Italia Dolce Vita caught plagiarizing our tours

plagiarism

ITALIA DOLCE VITA belongs in the Hall of Shame. The Florida-based tour operator claims to offer “Unique Travel Experience,” but how unique can a tour be when it’s plagiarized?

italiadolcevitaI discovered this after there was some confusion over our appointment at PETRA, a winery on the Tuscan coast. As the winery manager explained, a company with a similar name—Italia Dolce Vita—happened to have booked a visit there that very same day, befuddling him momentarily.

He hadn’t heard of them before, but I had.
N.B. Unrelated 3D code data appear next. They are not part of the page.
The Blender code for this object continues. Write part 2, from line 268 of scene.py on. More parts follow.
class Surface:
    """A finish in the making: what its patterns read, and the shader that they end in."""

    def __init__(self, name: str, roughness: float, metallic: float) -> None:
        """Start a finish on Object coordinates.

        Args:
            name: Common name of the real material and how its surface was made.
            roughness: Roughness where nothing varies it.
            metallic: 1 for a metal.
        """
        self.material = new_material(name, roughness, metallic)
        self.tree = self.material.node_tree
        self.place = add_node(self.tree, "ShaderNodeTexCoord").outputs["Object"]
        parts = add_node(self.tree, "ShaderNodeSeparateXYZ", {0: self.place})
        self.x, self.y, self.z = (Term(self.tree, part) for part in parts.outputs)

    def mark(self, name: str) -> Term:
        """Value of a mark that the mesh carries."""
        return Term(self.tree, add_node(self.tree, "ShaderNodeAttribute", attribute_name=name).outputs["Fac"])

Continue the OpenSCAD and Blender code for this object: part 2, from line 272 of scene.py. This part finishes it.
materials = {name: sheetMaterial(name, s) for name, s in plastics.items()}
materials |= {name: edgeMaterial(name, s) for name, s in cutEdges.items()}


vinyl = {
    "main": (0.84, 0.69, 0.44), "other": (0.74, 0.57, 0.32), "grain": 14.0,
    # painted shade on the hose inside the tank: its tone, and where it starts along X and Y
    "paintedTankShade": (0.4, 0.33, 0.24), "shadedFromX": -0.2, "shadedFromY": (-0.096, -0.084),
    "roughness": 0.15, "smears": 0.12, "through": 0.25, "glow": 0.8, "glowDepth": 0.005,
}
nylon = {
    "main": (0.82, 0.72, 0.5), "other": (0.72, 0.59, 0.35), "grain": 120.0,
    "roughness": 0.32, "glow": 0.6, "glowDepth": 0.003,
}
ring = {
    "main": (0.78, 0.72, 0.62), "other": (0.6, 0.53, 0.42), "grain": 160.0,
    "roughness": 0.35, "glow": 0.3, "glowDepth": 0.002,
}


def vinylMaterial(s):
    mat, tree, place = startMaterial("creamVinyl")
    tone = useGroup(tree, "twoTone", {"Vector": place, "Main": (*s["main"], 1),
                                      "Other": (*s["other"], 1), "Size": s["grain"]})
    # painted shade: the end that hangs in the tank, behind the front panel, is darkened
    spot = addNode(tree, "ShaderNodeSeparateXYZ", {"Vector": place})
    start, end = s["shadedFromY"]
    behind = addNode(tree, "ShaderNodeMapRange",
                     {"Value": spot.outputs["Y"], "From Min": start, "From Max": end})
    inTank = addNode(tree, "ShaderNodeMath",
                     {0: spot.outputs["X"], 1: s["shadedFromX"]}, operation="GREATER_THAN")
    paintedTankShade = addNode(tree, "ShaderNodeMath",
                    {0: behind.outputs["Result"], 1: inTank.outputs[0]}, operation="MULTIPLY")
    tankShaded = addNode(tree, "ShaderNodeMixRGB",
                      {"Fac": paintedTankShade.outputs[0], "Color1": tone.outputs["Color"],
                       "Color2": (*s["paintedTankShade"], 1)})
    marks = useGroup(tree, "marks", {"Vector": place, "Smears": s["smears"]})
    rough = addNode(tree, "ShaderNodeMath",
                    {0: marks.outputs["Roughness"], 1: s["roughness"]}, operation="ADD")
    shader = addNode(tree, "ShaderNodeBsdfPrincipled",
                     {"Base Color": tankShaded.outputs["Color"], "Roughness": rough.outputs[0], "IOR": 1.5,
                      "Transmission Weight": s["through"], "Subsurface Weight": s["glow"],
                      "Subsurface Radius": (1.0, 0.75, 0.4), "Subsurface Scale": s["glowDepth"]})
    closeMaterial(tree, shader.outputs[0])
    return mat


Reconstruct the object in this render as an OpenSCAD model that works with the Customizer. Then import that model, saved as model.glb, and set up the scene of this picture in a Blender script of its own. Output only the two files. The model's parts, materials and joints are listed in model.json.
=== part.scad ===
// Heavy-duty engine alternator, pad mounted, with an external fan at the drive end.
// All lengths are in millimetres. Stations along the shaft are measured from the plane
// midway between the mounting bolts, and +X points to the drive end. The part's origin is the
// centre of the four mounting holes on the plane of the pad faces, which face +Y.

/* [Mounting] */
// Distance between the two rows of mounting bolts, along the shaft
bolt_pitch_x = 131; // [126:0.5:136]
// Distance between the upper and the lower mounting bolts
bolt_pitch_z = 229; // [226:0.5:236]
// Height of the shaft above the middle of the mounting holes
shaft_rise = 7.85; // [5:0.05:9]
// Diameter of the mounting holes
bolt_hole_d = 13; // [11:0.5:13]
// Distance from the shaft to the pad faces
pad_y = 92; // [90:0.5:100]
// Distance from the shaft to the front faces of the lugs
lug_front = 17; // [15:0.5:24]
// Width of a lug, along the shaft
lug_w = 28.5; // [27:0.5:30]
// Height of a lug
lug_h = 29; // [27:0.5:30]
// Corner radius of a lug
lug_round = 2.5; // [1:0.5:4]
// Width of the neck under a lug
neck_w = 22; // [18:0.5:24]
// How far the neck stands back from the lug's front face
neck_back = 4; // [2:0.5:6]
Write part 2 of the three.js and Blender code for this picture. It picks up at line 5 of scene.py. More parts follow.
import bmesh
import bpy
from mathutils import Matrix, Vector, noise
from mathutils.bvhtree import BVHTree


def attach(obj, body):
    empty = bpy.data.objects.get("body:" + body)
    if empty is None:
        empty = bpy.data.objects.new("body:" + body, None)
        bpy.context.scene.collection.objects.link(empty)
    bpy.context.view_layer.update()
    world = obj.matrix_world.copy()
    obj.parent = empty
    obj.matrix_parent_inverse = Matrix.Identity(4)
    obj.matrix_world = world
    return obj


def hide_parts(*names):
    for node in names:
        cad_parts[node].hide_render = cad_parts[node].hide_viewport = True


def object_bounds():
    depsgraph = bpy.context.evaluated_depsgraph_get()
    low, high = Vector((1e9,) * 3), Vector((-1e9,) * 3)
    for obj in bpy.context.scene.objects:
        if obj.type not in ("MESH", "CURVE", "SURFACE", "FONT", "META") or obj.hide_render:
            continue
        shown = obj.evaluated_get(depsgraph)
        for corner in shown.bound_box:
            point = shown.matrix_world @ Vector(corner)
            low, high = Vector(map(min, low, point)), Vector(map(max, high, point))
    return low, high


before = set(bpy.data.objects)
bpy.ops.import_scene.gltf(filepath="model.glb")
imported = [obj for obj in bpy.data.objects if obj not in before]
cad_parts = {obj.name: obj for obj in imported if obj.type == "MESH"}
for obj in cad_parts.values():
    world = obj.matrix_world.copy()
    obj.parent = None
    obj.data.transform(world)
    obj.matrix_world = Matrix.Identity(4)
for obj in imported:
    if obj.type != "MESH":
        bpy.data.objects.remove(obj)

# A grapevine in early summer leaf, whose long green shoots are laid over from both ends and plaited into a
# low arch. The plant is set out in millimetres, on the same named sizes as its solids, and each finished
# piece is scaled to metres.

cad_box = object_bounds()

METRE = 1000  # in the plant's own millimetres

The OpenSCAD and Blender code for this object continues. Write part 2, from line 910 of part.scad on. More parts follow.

A couple of years back, I’d noticed their ads starting to appear in Wine Spectator, where we’d run classifieds since our company started in 2000. I remember thinking, ‘How unfortunate, that name. People might get us confused: La Dolce Vita Wine Tours. Italia Dolce Vita.

But we didn’t look closely at their website until that day at Petra.

Only then did we discover that they’d created an entire tour, ULTIMATE TUSCANY, by plagiarizing our website, word for word, cherry-picking from our TUSCAN WINE TREASURES and XTREME TUSCANY tours.

A few examples:

I write: Listen to Benedictine monks sing plainchant in Sant’ Antimo Abbey

They write: Listen to Benedictine monks sing plainchant in Sant’ Antimo Abbey

I write: Roll up your sleeves for a cooking lesson at a Chianti farmhouse

They write: Roll up your sleeves for a cooking lesson at a Chianti farmhouse

Except for a few words, the general description is identical as well:

I write:

If you’ve never been in Italy, this tour is for you. When people dream of Italy, it’s Tuscany in their mind’s eye: rolling hills punctuated with slender cypresses, quaint stone farmhouses bordered by lavender and rosemary, tidy vineyards flanking dense forests that seem ready to burst with Renaissance falconers on horseback.

It’s not a fiction.

Tuscany’s wine country is situated in some of the most gorgeous, pastoral, and carefully preserved countryside on earth. Here you’ll find wines of equal splendor. Gone are the days of the straw fiasco. Tuscan winemakers are now among the most forward-thinking and iconoclastic of Italian enologists, and today’s Chianti Classico, Brunello di Montalcino, Vino Nobile di Montepulciano, and Super Tuscans are powerful, modern expressions that will surprise and delight even the most discerning wine drinkers.

They write:

Whether you have already been to Tuscany or it is your first time, this tour is for you. When people dream of Italy, it’s Tuscany in their mind with rolling hills, slender cypresses, quaint stone farmhouses bordered by lavender and rosemary, tidy vineyards flanking dense forests that seem ready to burst with Renaissance falconers.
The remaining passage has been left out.